The message should also match the case type. A client who came to you after a trucking wreck may not naturally think to refer a premises liability case unless your positioning makes that connection obvious.

Build around referral readiness, not case closure

The stronger approach is to track referral readiness throughout the client journey.

That means watching for signals. Is the client thanking your team without being prompted? Are they praising communication? Are they telling you a family member had a similar issue? Are they saying they wish they had found your firm sooner? Those are not just compliments. They are buying signals for referrals.

Once you train your staff to spot those moments, the referral ask stops feeling forced. It becomes a natural extension of a positive client experience. That is how you move from occasional referrals to a reliable case source.

Most firms never build this. They leave referrals to chance, then blame the market. The market is not the problem. The missing system is.

What smart PI firms do differently

The firms that consistently generate referrals do not ask louder. They ask with precision.

They know which moments create referral psychology. They know which team member should make the ask. They know how to separate review requests from referral requests. And they know that a client-centered referral system will usually outperform another round of rising ad spend.
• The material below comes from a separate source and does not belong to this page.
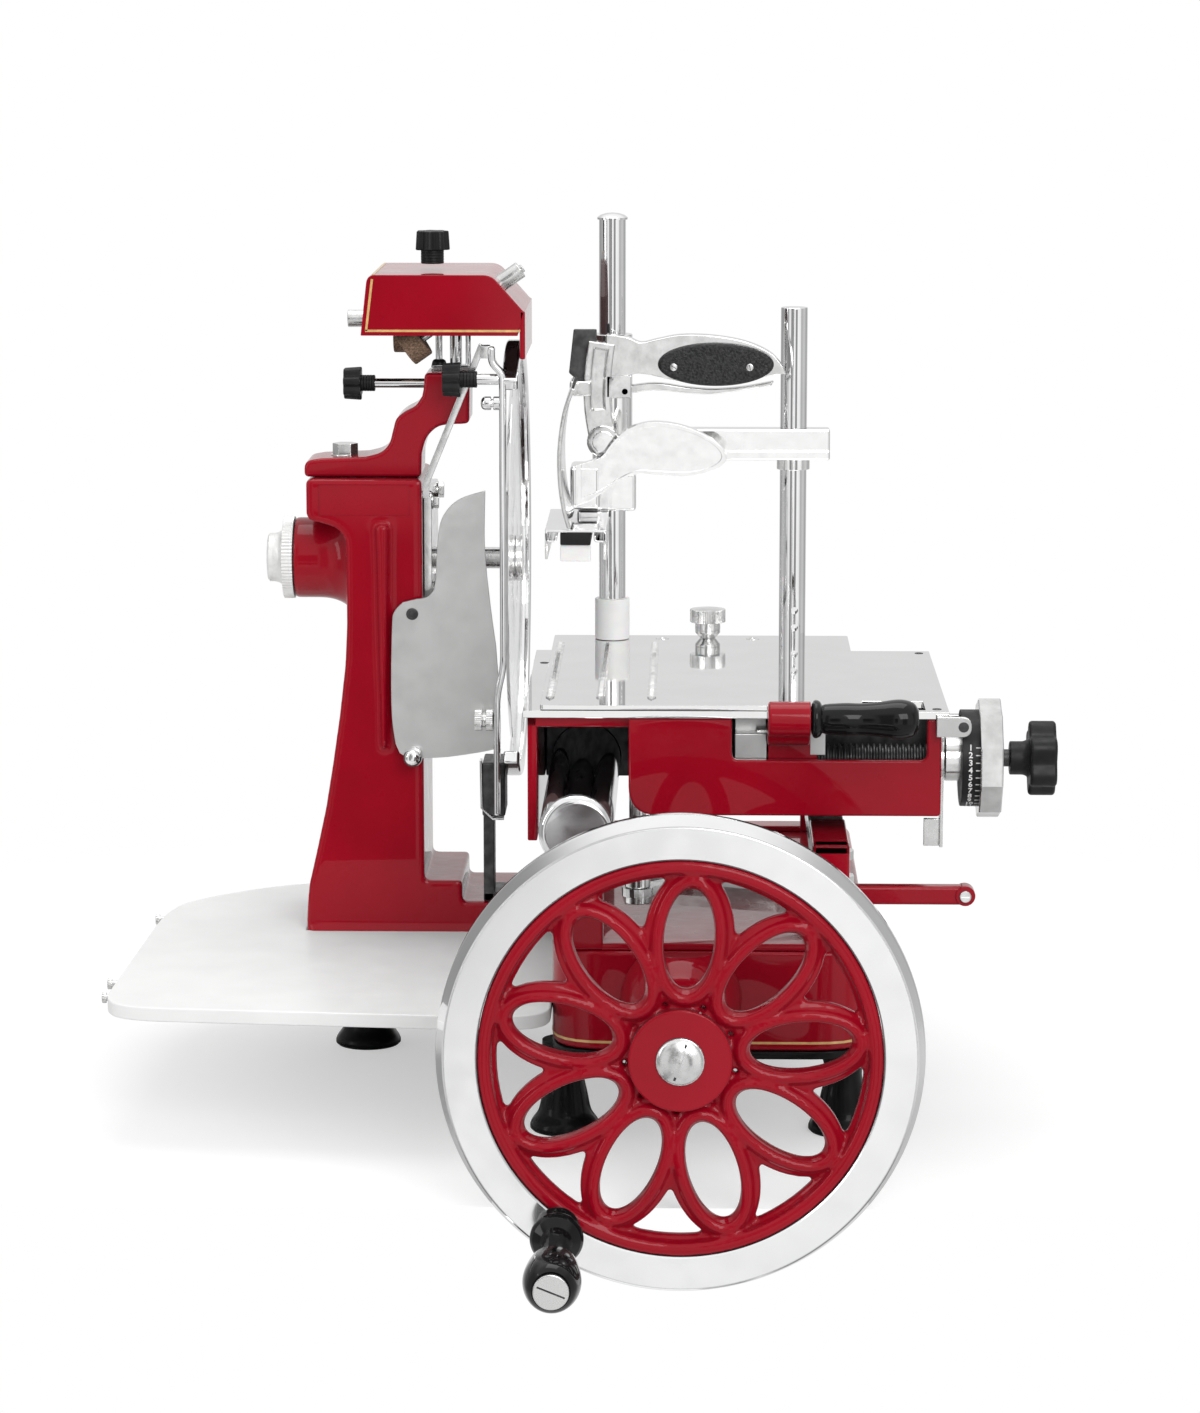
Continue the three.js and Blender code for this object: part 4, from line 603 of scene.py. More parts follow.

That is the contrarian truth a lot of PI lawyers need to hear. Your next cases are not always hiding in a more expensive click campaign. They are often sitting inside your existing client base, waiting for the right prompt at the right time.

If your firm is still guessing when to ask clients for referrals, you do not have a referral strategy. You have a leak.

Fix the timing, and referrals stop feeling unpredictable. They start acting like what they should have been all along – a scalable growth channel built on trust, not ad auctions. Smart Lawyer Marketing calls this a Referrability Audit for a reason: most firms do not have a lead problem, they have a referral conversion problem. And once you see that clearly, you stop chasing more traffic and start building a better case pipeline from the clients you already earned.

The best time to ask is not when your CRM says the matter closed. It is when the client can honestly say, to someone they care about, “These are the people who helped me when things went sideways.”